◆ **Data provided**:
──────
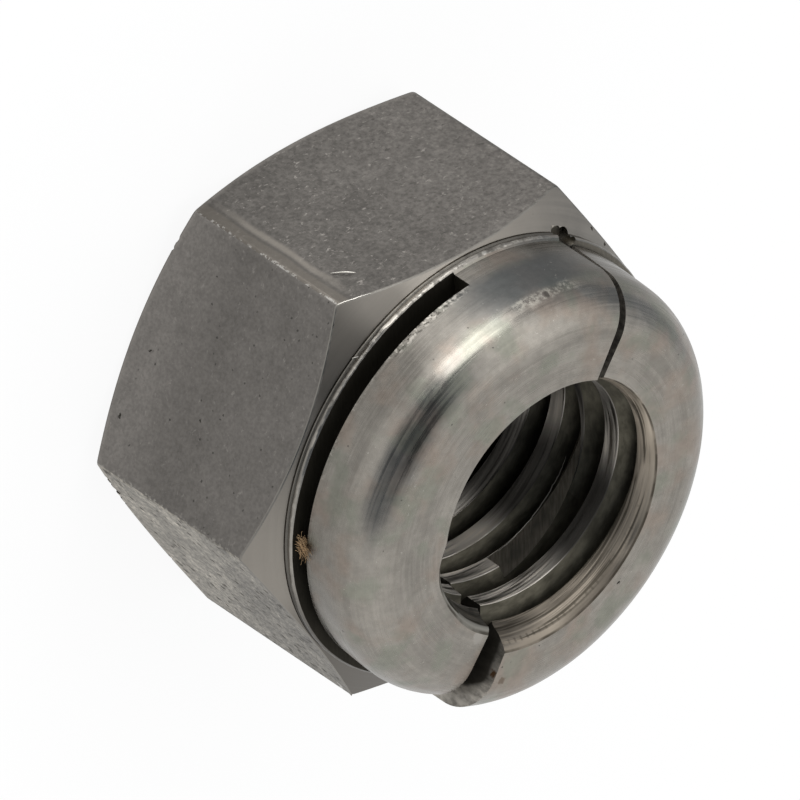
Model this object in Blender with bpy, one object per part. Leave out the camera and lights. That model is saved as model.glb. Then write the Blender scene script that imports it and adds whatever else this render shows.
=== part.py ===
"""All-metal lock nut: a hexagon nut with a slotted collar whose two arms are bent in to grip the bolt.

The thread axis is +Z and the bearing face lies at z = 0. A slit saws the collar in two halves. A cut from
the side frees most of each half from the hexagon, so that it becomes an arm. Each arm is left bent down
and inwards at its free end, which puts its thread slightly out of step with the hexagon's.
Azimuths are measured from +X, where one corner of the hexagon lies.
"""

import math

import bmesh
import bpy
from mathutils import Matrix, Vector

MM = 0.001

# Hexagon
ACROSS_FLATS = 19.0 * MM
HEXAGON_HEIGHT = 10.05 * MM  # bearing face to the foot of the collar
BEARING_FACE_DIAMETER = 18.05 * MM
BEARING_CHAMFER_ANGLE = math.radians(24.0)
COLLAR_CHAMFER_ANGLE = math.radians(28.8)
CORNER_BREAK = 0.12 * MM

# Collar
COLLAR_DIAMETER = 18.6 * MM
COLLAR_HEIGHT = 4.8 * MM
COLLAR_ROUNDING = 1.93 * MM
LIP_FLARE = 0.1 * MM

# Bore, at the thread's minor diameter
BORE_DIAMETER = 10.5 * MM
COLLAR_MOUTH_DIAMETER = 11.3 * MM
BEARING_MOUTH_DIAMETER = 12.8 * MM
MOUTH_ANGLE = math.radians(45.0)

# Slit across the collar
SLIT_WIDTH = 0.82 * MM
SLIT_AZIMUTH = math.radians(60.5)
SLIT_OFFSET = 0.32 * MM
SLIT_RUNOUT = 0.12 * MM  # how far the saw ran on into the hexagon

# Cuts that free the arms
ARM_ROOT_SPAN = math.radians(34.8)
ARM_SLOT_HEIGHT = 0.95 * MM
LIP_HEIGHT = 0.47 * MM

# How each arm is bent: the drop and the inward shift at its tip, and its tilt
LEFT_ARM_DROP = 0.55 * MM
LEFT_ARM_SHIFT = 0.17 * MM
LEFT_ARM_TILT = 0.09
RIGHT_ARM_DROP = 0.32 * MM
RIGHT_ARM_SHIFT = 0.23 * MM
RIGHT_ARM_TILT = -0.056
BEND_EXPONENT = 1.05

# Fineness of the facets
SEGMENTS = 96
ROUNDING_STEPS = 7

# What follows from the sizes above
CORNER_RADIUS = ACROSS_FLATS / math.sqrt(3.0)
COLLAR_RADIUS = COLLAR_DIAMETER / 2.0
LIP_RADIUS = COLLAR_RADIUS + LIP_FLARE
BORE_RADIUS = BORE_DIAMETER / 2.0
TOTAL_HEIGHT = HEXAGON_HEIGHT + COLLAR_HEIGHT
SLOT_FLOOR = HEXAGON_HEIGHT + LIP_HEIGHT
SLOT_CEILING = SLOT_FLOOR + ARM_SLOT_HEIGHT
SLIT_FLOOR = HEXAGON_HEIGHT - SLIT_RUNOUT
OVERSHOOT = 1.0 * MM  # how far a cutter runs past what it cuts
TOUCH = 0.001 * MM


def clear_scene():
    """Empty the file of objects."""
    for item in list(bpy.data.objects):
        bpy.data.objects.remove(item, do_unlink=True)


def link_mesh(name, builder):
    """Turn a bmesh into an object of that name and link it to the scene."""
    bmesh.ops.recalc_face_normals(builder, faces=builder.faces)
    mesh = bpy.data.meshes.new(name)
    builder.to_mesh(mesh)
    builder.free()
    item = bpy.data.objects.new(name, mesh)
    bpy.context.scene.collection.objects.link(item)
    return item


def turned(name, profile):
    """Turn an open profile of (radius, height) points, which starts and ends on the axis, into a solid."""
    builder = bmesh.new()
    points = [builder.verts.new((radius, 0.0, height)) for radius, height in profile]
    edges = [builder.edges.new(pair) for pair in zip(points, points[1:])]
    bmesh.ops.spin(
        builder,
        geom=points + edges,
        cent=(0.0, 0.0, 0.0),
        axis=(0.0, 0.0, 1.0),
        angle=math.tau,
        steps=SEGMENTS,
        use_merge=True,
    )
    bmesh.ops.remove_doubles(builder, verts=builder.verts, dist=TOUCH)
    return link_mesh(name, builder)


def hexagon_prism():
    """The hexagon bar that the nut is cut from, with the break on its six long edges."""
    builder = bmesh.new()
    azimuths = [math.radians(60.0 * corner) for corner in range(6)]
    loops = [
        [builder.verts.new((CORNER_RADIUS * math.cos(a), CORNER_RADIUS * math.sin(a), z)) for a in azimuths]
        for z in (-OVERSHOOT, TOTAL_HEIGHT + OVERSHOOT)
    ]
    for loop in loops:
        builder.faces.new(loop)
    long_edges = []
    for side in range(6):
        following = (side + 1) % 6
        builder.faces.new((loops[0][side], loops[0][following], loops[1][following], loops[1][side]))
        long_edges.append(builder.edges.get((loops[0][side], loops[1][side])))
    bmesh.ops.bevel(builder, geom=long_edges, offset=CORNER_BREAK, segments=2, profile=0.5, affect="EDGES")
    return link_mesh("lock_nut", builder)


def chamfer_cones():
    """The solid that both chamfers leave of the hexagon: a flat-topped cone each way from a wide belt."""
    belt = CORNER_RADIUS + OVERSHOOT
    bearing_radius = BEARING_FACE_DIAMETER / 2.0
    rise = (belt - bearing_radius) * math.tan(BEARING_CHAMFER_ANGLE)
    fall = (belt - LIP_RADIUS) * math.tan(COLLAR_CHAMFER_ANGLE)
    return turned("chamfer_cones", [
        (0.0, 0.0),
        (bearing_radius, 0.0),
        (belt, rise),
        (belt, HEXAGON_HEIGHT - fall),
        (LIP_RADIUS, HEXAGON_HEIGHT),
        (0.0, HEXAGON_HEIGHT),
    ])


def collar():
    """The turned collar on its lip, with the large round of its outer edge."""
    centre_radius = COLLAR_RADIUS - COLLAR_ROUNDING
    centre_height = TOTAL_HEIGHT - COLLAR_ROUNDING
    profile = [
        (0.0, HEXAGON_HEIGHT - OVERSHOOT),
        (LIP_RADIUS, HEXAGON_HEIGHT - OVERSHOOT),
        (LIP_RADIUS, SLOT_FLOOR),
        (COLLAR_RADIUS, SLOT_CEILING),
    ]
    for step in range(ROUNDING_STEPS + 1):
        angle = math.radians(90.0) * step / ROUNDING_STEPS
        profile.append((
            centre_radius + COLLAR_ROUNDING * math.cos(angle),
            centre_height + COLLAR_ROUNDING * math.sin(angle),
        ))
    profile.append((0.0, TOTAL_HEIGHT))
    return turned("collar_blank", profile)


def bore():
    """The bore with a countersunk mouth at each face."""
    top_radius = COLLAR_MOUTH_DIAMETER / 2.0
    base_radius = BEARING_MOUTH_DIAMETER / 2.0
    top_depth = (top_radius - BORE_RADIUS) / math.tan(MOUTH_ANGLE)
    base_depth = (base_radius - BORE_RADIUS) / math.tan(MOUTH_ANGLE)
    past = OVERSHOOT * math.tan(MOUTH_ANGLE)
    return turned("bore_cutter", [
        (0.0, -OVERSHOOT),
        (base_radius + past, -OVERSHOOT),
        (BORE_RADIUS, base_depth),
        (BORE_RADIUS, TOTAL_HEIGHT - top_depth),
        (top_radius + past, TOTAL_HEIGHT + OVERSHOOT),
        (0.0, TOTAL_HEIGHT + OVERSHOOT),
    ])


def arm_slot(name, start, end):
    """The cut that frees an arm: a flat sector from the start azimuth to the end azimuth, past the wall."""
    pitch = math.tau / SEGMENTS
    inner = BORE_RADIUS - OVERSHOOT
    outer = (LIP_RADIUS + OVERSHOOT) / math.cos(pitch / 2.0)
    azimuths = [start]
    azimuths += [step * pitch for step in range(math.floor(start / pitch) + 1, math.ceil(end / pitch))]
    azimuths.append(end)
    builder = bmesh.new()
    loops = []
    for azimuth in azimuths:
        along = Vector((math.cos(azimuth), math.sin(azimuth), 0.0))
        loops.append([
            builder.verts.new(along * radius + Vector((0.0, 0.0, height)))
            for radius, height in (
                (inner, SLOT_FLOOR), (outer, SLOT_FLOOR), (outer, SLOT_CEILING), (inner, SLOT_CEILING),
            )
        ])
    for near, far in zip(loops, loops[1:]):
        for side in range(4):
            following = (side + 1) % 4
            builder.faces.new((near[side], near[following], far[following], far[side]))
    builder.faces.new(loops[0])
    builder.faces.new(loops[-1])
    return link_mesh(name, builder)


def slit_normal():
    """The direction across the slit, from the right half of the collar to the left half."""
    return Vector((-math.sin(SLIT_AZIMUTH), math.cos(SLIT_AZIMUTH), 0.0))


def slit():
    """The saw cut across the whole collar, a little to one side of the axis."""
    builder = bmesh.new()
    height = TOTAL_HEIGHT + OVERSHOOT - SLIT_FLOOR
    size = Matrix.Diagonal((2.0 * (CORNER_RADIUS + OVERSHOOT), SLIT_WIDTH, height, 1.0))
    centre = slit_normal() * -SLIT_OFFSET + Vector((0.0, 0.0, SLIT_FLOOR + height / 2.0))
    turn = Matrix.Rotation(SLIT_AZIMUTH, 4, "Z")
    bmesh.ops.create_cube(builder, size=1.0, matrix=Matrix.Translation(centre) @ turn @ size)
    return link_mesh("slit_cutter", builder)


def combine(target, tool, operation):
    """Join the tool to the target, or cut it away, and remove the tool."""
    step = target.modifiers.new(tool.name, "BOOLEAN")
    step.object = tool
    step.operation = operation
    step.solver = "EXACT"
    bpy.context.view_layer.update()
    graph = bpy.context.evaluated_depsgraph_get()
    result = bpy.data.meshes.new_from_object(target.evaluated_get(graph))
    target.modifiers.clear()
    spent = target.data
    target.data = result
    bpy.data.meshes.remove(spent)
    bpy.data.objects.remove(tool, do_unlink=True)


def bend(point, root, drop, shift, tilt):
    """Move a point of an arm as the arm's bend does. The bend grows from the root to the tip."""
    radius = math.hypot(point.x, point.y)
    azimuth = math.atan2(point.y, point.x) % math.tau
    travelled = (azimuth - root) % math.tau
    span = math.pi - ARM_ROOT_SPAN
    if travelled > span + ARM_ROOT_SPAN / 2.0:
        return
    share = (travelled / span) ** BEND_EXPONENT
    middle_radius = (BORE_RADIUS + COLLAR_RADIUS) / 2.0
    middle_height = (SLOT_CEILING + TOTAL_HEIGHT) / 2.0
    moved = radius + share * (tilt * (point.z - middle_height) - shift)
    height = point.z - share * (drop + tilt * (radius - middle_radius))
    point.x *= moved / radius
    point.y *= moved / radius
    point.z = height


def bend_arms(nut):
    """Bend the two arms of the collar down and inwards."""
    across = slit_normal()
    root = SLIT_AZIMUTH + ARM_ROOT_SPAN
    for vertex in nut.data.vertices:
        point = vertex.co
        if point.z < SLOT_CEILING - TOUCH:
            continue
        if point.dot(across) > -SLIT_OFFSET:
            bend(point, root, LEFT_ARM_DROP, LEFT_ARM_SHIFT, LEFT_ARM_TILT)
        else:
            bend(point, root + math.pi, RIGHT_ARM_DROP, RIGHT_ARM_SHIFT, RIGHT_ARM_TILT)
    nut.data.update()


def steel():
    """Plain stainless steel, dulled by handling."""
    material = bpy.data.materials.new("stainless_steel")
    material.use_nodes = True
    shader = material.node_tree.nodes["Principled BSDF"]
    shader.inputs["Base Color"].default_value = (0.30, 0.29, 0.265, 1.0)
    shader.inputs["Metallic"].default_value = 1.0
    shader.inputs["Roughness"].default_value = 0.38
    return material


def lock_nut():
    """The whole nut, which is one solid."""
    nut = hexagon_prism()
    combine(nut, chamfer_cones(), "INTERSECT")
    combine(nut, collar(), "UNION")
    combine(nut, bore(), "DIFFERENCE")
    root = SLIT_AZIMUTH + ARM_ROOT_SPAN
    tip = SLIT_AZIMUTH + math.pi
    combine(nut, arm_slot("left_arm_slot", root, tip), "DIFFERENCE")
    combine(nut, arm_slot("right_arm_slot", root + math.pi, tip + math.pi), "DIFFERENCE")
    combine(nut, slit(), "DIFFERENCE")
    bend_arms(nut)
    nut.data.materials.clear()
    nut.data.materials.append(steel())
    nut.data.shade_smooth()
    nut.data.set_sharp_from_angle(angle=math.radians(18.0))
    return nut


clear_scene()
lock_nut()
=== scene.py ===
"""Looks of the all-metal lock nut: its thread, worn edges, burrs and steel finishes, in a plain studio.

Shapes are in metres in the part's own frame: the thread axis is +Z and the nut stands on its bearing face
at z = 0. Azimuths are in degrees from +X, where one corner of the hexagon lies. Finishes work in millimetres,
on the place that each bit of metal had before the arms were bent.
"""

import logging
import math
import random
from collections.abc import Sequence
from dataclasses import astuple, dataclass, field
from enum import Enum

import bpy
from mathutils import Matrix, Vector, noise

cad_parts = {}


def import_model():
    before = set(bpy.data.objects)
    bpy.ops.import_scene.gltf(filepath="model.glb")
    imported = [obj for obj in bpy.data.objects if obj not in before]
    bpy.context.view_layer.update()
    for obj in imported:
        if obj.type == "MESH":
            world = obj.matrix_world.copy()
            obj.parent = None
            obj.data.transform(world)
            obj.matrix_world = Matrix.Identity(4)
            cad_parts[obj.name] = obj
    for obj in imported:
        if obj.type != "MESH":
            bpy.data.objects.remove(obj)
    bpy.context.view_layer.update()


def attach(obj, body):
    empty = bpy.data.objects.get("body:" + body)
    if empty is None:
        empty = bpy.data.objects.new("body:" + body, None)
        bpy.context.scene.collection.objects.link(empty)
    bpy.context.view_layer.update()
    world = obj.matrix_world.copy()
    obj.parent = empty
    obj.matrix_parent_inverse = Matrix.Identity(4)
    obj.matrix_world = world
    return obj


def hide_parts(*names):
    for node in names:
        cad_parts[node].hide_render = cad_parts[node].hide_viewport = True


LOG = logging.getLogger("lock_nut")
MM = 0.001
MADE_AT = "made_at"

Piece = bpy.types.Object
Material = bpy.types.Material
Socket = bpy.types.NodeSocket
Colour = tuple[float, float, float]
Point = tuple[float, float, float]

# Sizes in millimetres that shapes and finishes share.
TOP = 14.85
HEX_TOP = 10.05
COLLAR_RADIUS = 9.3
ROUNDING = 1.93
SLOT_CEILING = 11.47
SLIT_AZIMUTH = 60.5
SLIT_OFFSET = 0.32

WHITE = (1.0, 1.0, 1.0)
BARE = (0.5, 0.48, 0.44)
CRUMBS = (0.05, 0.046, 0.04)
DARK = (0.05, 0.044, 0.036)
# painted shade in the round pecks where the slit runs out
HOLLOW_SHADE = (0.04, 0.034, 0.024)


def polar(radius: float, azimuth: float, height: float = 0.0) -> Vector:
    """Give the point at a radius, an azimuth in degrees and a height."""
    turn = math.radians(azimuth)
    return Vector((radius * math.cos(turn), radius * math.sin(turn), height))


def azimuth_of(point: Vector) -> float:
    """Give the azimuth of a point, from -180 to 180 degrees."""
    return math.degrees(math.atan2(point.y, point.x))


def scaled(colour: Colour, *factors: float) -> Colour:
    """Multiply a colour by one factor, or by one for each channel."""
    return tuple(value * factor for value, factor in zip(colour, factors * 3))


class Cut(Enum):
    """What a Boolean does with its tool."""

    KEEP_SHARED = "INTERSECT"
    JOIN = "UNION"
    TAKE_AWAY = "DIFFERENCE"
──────
Starting at the line that contains "math.pi, tip +" and stopping at the line that contains "a plain studio.", transcribe the lines exactly; both boundary lines are to be included.

    combine(nut, arm_slot("right_arm_slot", root + math.pi, tip + math.pi), "DIFFERENCE")
    combine(nut, slit(), "DIFFERENCE")
    bend_arms(nut)
    nut.data.materials.clear()
    nut.data.materials.append(steel())
    nut.data.shade_smooth()
    nut.data.set_sharp_from_angle(angle=math.radians(18.0))
    return nut


clear_scene()
lock_nut()
=== scene.py ===
"""Looks of the all-metal lock nut: its thread, worn edges, burrs and steel finishes, in a plain studio.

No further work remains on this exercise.